Garanties zijn er niet maar wel volgende positieve punten :  1) Het specifiek karakter van ons beroep wordt nu door de wetgever expliciet omschreven wat perspectieven biedt naar het toekomstig pensioendebat en andere statutaire debatten;  2)  De regeling werd “geharmoniseerd” met soortgelijke regelingen in andere veiligheidssectoren ;  3) De regeling blijft gelden tot alle regelingen van vervroegde uittreding in de federale openbare sector aangepast worden ;  4) De opheffing van de regeling kan niet gebeuren zonder onderhandelingen met de politievakbonden.  
Hoe zit dat op financieel en statutair vlak ?  Beide aspecten werden al uitvoerig toegelicht naar zowel de lokale overheden (financiering van het mechanisme) als naar de vakbonden toe (simulaties van het wachtgeld op basis van een aantal voorbeelden). Indien deze regeling er zou komen, zal er daaromtrent meer informatie worden verschaft.  

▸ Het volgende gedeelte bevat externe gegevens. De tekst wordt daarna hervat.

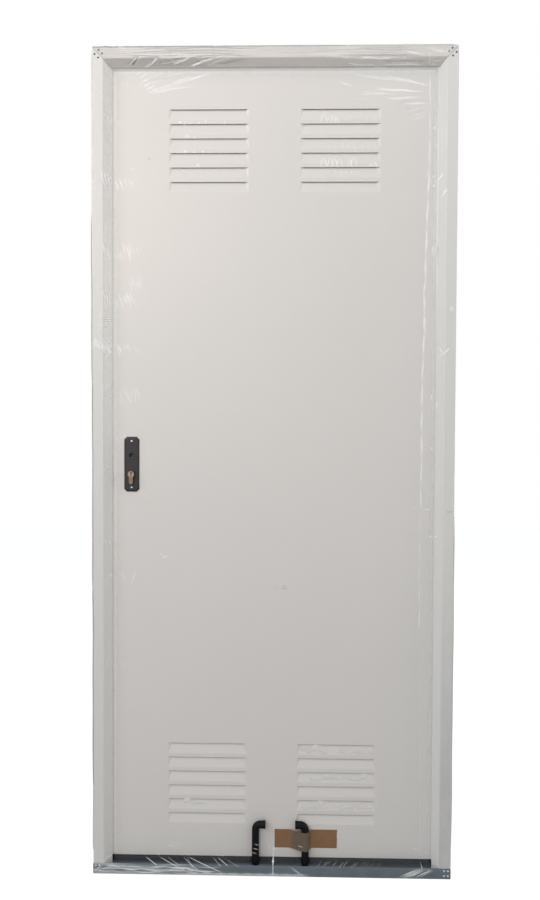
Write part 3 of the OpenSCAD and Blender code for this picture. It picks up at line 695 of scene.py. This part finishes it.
def crease_film_edge():
    """The edge of a turn of film, which runs down near the right of the leaf. Its milky line is partly a
    painted glint, stronger higher up.
    """
    line = [(379, 1996), (381, 1909), (381, 1763), (376, 1617), (373, 1482), (371, 1453), (372, 1360),
            (368, 1236), (368, 980), (366, 789), (367, 560), (374, 42)]
    for start, end in zip(line, line[1:]):
        pieces = max(1, round((start[1] - end[1]) / 60))
        for i in range(pieces):
            high = Vector(start).lerp(Vector(end), i / pieces)
            low = Vector(start).lerp(Vector(end), (i + 1.15) / pieces)
            edge_strength = 1.0 if high.y > 950 else (0.6 if high.y > 650 else 0.16)
            wide = 5.0 if 1100 < high.y < 1850 else 3.4
            stroke(*high, *(low - high), 0.0, wide, min(1.0, edge_strength * vary(0.7, 1.2)))
    for i in range(9):
        x = 372 + vary(-2, 2)
        stroke(x, 1452 - 11 * i, 374 + vary(-4, 4) - x, -13, 0.0, 5, 0.6)


def crease_louvres():
    for x, z, count, spacing, size in (
            (140, 1866, 4, 11, 24), (142, 1759, 4, 12, 24), (189, 1759, 2, 11, 26),
            (243, 1759, 2, 10, 16), (-209, 1865, 3, 22, 9), (-206, 1830, 2, 22, 10),
            (-208, 1794, 4, 22, 10), (-190, 1759, 1, 9, 11)):
        arrowheads(x, z, count, spacing, size)
    for x, z, width, count in (
            (190, 1880, 130, 7), (190, 1806, 130, 8), (170, 1745, 90, 6), (-170, 1870, 150, 3)):
        pucker(x, z, width, 20, count, 0.1, 0.6)
    for centre, z, width, count in (
            (106, 308, 60, 5), (212, 308, 80, 7), (175, 237, 150, 11), (110, 166, 60, 5),
            (205, 166, 90, 8), (-190, 172, 60, 4)):
        for i in range(count):
            x = centre + width * ((i + 0.5) / count - 0.5) + vary(-4, 4)
            low = z + vary(-7, 3)
            stroke(x - 9, low, 18, vary(-4, 8), vary(-3, 3), vary(8, 14), vary(0.1, 0.3))


# Creases over the sill and at the leaf's foot: their milky white over the dark steel is partly painted
# highlights.
def crease_bottom():
    for leaf_x, flange_x, flange_z, milk_and_painted_light in (
            (-318, -285, 24, 0.8), (-282, -205, 6, 0.6), (-222, -177, 9, 0.5), (-208, -121, 7, 0.8),
            (-213, -190, 12, 0.35), (-146, -125, 23, 0.4), (-134, -108, 25, 0.7), (-262, -225, 22, 0.35),
            (-120, -75, 20, 0.25)):
        sill_streak(leaf_x, flange_x, flange_z, milk_and_painted_light)
    stroke(-267, 61, 28, -8, 1.0, 3.5, 0.5)
    stroke(-255, 66, 30, -6, 1.0, 3, 0.3)
    stroke(-418, 27, 19, 15, 0.0, 4, 0.7)
    stroke(-427, 27, 19, 13, 0.0, 3.5, 0.5)
    stroke(46, 25, 34, -22, 0.0, 4, 0.4)
    for i in range(12):
        x = 110 + 14 * i + vary(-5, 5)
        z = 25 + vary(0, 3)
        stroke(x, z, 14, 31 - z, 0.0, 2.6, vary(0.08, 0.3))
    for x, z, run_x, run_z, width, milk_and_painted_light in (
            (318, 2, 48, 23, 3, 0.7), (326, 2, 48, 23, 5, 0.5), (336, 2, 41, 22, 3, 0.8),
            (344, 3, 37, 19, 3, 0.6), (357, 2, 45, 22, 3, 0.8), (366, 3, 36, 17, 4, 0.4),
            (374, 32, -1, -10, 2.6, 0.4), (386, 14, 9, 11, 3, 0.5), (330, 2, 36, 12, 4, 0.3)):
        stroke(x, z, run_x, run_z, 1.0, width, milk_and_painted_light)
    for i in range(24):
        z = 4 + 17 * ((i * GOLDEN + 0.2) % 1.0)
        rise = min(22, max(2, z + vary(-6, 6))) - z
        stroke(-440 + 11 * i, z, vary(40, 80), rise, vary(-3, 3), vary(2.5, 5), vary(0.35, 0.8))
    for i in range(6):
        stroke(-440 + 12 * i, 8 + 2 * i, 22, 12 - 2 * i, vary(-3, 3), 4, 0.5)
    for i in range(9):
        stroke(-215 + 33 * i, 4, 45, -0.5, 1.0, 6, 0.6 - 0.03 * i)
    stroke(350, 64, 28, -9, 0.0, 3.5, 0.5)


def crease_over_levers():
    """Creases that stand in front of the levers and the tape: painted glints on the film over them."""
    for x, z in ((-43, 78), (-46, 67), (-50, 57)):
        stroke(x, z, 15, -4, 0.0, 2.2, 0.5, lift=LEVER_FRONT)
    stroke(66, 76, 14, -6, 0.0, 2.4, 0.6, lift=LEVER_FRONT + 1.0)
    stroke(-8, 60, 5, -4, 0.0, 3.5, 0.7)
    stroke(2, 55, 12, 0, 1.0, 3.5, 0.8)


# Clear film: the sheets

LEAF_FILM_W = 810.0
LEAF_FILM_TOP = 2004.0
LEAF_FILM_LOW = 36.0
CELL = 13.5
LEVERS_LEFT = -60.0
LEVERS_TOP = 145.0
PLATE_LOW, PLATE_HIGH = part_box("lock_plate_front")
TAPE_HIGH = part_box("tape_strip")[1]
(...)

Wat zjjn de gevolgen bij verwerping of aanvaarding van dit voorstel ?   
Indien alle politiebonden dit voorstel verwerpen, hoeft de regering er geen rekening meer mee te houden. Aangezien de onderhandelingen hierover zijn afgesloten, kan de regering beslissen om geen 2e overgangsmaatregel uit te vaardigen (weinig waarschijnlijk) of een afgezwakte versie van het huidig voorstel (erg waarschijnlijk).   
Het meest voor de hand liggend scenario is dan dat de regering de onderhandelde verbeteringen afzwakt en opnieuw meer terugvalt op de basisversie in het regeerakkoord. Dat zou kunnen betekenen dat het recht op uittreding op 58 jaar terug verandert in een gunst voor zover er geen aangepaste functie wordt gevonden. Dat zou ook kunnen betekenen dat de bedragen van het wachtgeld terug naar beneden gaan (om het personeel te ontmoedigen op vervroegde leeftijd uit te treden). Tot slot zou ook de duur van de maatregel en het aantal begunstigden opnieuw kunnen inkrimpen.  

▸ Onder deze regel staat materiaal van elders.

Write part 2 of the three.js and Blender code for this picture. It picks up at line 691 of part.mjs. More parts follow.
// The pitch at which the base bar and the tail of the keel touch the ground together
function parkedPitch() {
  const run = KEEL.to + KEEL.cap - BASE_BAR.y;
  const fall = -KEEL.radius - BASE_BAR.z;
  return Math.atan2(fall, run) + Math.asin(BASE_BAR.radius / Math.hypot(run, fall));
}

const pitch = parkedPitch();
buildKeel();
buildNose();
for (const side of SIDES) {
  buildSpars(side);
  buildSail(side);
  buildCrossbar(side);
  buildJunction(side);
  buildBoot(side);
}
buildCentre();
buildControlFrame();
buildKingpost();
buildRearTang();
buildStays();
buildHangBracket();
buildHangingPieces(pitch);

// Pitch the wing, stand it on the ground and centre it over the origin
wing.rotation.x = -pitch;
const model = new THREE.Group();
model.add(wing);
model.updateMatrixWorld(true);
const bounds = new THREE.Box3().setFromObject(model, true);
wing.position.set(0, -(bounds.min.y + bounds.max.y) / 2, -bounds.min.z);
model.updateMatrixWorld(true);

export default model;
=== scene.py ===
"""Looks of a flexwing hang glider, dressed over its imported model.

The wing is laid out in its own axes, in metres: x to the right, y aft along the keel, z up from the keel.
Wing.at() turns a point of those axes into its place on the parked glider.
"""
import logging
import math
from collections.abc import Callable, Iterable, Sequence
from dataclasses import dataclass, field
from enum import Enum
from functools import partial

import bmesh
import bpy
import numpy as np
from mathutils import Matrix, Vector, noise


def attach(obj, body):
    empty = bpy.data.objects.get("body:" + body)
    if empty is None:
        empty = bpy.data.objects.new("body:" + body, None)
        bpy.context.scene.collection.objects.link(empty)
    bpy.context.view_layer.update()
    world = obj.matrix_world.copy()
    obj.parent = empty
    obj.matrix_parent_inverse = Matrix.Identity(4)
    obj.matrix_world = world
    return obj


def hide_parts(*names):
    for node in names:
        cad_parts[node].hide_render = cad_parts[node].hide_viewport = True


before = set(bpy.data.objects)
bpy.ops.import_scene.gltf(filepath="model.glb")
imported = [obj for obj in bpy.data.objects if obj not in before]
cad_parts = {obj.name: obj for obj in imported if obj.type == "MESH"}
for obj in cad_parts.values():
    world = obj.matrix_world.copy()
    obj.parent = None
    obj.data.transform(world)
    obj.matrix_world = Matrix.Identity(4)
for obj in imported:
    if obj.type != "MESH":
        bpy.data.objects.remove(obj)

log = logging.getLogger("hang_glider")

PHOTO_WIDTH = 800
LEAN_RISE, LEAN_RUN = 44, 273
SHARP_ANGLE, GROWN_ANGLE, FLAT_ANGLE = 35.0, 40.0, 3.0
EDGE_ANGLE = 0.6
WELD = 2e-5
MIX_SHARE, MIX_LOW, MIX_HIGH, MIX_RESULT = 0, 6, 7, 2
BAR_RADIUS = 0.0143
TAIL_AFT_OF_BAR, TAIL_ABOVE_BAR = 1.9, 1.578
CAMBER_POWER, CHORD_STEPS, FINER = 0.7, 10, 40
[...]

Indien ten minste één politievakbond instemt met het voorstel (al dan niet met secundaire bemerkingen) is de overheid gebonden dit uit te voeren.   
Besluit  
Via dit infobericht pogen wij de problematiek kort te schetsen en een antwoord te bieden op enkele veel voorkomende bemerkingen. Morgen zullen wij daar tijdens de vergadering van de nationale raad verder op ingaan om nadien met kennis van zaken een beslissing te nemen.